## begin

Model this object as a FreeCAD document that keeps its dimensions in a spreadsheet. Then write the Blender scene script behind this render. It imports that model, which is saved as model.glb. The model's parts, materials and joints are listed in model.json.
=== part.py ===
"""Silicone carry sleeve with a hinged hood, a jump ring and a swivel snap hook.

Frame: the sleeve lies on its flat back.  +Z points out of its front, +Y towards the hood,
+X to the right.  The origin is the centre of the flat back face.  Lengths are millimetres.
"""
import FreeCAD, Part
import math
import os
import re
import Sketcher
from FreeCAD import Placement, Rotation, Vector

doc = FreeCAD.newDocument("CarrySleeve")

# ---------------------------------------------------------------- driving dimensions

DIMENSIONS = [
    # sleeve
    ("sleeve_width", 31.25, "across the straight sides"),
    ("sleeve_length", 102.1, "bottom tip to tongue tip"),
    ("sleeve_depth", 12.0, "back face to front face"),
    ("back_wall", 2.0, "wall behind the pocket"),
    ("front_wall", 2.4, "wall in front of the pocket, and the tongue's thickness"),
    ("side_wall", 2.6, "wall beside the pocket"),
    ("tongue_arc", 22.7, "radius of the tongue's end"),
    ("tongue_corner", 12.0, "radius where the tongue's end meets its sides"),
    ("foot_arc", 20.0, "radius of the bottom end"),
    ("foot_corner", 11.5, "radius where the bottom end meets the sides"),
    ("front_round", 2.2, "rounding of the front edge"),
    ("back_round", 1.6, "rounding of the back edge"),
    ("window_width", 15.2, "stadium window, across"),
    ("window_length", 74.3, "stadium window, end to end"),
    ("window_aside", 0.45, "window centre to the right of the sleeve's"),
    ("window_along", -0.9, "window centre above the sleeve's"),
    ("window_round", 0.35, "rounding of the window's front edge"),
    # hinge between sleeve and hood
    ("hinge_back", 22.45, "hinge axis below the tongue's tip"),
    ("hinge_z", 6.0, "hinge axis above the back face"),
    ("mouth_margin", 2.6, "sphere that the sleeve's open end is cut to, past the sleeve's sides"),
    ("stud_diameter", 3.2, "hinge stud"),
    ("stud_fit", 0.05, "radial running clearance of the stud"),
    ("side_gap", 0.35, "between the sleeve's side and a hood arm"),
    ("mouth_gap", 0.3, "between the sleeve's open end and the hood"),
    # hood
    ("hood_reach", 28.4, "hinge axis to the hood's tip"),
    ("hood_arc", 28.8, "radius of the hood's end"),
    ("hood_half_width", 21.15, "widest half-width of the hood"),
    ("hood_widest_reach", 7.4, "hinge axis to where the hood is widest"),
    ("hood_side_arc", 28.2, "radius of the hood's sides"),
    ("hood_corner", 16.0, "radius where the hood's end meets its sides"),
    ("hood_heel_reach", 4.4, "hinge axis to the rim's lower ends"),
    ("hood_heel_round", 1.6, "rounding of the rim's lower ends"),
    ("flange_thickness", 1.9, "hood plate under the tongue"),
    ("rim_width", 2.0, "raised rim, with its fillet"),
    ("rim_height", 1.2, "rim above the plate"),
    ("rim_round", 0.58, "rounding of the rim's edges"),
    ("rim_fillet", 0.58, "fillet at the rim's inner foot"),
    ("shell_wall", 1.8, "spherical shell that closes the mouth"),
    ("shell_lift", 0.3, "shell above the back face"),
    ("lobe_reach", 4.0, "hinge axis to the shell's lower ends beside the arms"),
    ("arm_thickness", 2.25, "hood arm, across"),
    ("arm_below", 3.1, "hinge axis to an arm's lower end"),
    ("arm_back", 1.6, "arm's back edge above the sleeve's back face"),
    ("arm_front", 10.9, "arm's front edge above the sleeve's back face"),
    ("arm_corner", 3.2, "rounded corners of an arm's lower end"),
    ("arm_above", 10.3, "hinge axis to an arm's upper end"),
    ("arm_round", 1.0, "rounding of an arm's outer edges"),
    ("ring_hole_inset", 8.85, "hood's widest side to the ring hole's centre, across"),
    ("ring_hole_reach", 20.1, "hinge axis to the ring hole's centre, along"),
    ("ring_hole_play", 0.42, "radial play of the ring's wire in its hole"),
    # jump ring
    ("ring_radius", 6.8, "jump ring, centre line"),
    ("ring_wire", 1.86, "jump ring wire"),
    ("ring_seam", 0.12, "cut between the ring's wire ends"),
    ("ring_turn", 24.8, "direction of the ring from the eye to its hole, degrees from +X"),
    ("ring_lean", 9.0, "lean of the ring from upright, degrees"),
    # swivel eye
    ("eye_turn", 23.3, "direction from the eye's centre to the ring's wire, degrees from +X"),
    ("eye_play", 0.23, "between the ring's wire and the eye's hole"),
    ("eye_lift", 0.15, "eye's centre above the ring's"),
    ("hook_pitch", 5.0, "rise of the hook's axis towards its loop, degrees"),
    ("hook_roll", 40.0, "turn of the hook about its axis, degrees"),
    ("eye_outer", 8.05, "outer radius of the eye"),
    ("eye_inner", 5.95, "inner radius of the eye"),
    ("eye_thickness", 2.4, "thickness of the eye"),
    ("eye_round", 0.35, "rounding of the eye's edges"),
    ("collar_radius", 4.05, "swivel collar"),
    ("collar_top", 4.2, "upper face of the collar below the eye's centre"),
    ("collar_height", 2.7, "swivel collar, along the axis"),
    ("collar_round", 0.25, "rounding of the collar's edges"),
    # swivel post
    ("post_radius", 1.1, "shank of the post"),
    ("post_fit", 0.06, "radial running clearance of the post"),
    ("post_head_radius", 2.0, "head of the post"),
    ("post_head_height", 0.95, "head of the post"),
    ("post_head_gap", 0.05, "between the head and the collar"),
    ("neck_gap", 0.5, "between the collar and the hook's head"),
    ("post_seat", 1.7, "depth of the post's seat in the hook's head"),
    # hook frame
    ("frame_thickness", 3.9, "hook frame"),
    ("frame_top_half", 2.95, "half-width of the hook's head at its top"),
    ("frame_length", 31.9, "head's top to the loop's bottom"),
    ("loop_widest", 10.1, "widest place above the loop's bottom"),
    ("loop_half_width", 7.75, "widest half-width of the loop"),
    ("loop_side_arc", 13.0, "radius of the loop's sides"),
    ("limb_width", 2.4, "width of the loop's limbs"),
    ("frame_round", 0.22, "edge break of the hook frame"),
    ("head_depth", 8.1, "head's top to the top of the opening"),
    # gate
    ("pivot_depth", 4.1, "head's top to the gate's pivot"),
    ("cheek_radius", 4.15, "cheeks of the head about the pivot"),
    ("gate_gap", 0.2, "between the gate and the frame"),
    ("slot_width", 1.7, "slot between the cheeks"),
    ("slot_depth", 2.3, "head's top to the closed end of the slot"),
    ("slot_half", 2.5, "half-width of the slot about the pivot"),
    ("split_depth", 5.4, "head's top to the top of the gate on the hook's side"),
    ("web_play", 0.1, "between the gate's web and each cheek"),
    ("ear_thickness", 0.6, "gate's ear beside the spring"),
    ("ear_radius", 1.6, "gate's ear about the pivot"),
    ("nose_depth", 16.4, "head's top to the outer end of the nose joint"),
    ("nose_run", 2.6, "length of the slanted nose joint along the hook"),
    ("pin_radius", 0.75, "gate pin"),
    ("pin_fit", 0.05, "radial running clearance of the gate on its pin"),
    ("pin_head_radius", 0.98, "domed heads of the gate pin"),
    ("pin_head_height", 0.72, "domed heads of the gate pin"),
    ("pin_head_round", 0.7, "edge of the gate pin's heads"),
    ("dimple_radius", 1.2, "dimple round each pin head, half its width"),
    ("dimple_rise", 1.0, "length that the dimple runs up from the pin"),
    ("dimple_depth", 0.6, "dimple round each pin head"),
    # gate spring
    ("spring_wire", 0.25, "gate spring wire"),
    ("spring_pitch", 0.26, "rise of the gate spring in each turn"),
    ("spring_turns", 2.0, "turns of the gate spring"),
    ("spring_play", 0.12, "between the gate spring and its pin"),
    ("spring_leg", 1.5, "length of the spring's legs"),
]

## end
## begin

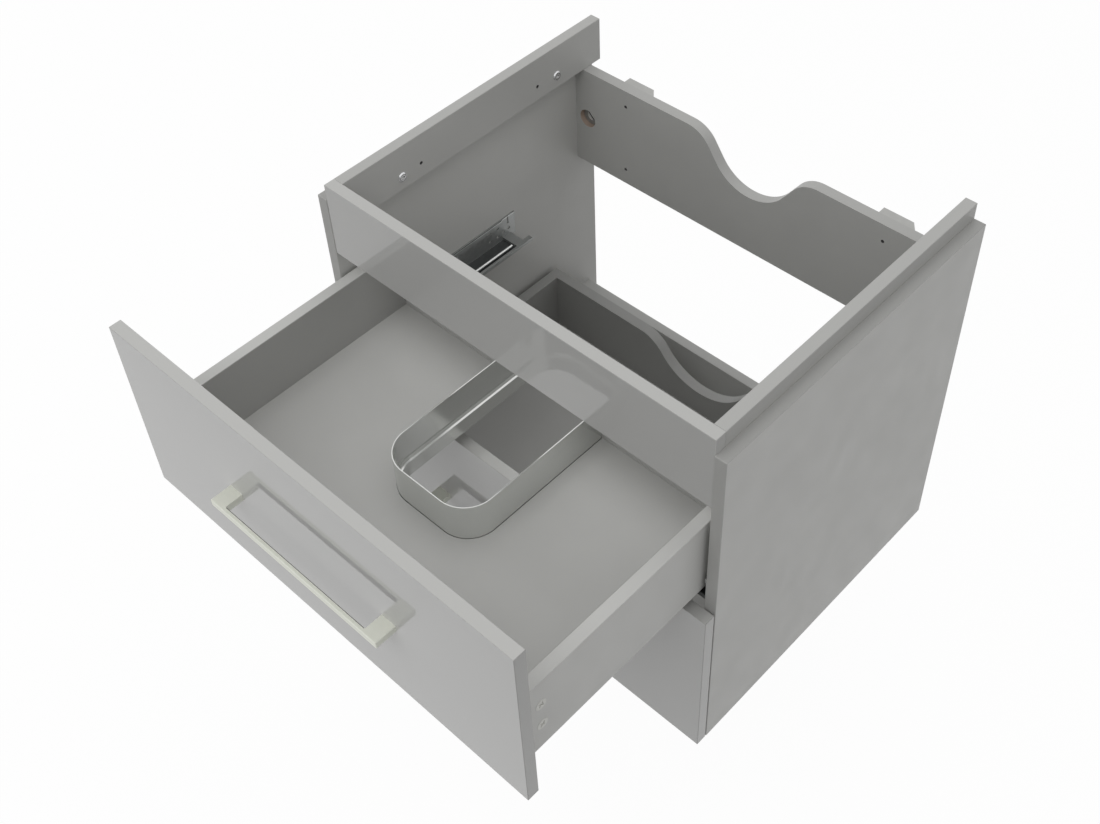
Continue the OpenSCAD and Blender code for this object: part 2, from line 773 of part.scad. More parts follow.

## end
## begin

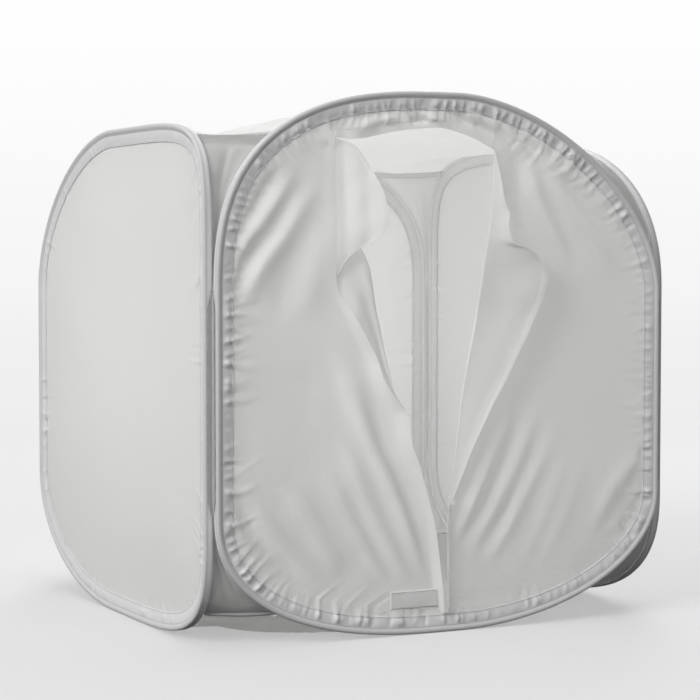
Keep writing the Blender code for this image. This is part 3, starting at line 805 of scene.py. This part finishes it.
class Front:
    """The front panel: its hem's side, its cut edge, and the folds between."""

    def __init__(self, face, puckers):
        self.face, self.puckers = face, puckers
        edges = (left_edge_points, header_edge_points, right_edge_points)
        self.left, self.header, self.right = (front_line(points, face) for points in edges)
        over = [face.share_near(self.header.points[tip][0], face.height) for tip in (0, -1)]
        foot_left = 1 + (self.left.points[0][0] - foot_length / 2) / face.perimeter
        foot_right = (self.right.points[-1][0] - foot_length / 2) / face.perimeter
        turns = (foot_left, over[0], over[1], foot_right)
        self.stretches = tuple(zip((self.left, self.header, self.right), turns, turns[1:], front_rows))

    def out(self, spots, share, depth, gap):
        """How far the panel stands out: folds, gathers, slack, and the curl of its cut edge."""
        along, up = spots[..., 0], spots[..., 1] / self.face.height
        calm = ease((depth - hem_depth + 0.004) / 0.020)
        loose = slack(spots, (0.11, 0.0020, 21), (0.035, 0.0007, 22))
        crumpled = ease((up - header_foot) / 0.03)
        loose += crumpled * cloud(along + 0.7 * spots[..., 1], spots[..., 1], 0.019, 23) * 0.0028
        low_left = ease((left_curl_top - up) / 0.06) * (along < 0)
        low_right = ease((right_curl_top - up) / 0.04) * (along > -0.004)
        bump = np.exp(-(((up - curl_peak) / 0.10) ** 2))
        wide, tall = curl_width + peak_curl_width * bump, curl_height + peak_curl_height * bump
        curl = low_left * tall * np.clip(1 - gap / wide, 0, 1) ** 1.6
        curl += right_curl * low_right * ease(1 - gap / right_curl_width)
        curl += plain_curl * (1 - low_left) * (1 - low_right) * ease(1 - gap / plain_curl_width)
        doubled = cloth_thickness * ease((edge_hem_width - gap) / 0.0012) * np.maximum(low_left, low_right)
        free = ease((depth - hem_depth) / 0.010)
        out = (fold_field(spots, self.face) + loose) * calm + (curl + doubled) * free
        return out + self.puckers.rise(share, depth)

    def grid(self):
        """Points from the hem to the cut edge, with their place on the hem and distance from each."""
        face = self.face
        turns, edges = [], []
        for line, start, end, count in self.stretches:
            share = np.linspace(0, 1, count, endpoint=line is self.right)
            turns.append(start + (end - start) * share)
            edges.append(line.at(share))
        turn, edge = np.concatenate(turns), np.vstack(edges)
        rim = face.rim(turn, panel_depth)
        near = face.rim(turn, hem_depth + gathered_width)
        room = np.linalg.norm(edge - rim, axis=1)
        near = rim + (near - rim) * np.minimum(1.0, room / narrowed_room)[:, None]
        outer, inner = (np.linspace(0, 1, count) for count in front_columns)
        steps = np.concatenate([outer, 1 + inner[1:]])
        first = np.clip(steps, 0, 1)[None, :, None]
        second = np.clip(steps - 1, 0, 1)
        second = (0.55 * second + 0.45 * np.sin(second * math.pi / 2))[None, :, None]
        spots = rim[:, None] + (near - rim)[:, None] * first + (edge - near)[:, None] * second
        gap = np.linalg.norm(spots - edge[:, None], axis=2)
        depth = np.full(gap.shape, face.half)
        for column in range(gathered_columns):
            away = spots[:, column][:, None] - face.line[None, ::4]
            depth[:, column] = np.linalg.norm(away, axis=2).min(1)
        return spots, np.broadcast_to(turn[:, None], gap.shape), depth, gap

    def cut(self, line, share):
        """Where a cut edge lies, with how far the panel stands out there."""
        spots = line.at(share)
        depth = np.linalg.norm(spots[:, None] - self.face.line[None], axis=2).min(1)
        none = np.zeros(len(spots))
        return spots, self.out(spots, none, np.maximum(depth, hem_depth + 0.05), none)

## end

**EXERCISE PROMPT:**
Above are the entries. Output exactly the lines beginning with the line that has "Keep writing the" and ending with the line that has "return out +".

**EXERCISE RESULT:**
Keep writing the Blender code for this image. This is part 3, starting at line 805 of scene.py. This part finishes it.
class Front:
    """The front panel: its hem's side, its cut edge, and the folds between."""

    def __init__(self, face, puckers):
        self.face, self.puckers = face, puckers
        edges = (left_edge_points, header_edge_points, right_edge_points)
        self.left, self.header, self.right = (front_line(points, face) for points in edges)
        over = [face.share_near(self.header.points[tip][0], face.height) for tip in (0, -1)]
        foot_left = 1 + (self.left.points[0][0] - foot_length / 2) / face.perimeter
        foot_right = (self.right.points[-1][0] - foot_length / 2) / face.perimeter
        turns = (foot_left, over[0], over[1], foot_right)
        self.stretches = tuple(zip((self.left, self.header, self.right), turns, turns[1:], front_rows))

    def out(self, spots, share, depth, gap):
        """How far the panel stands out: folds, gathers, slack, and the curl of its cut edge."""
        along, up = spots[..., 0], spots[..., 1] / self.face.height
        calm = ease((depth - hem_depth + 0.004) / 0.020)
        loose = slack(spots, (0.11, 0.0020, 21), (0.035, 0.0007, 22))
        crumpled = ease((up - header_foot) / 0.03)
        loose += crumpled * cloud(along + 0.7 * spots[..., 1], spots[..., 1], 0.019, 23) * 0.0028
        low_left = ease((left_curl_top - up) / 0.06) * (along < 0)
        low_right = ease((right_curl_top - up) / 0.04) * (along > -0.004)
        bump = np.exp(-(((up - curl_peak) / 0.10) ** 2))
        wide, tall = curl_width + peak_curl_width * bump, curl_height + peak_curl_height * bump
        curl = low_left * tall * np.clip(1 - gap / wide, 0, 1) ** 1.6
        curl += right_curl * low_right * ease(1 - gap / right_curl_width)
        curl += plain_curl * (1 - low_left) * (1 - low_right) * ease(1 - gap / plain_curl_width)
        doubled = cloth_thickness * ease((edge_hem_width - gap) / 0.0012) * np.maximum(low_left, low_right)
        free = ease((depth - hem_depth) / 0.010)
        out = (fold_field(spots, self.face) + loose) * calm + (curl + doubled) * free
        return out + self.puckers.rise(share, depth)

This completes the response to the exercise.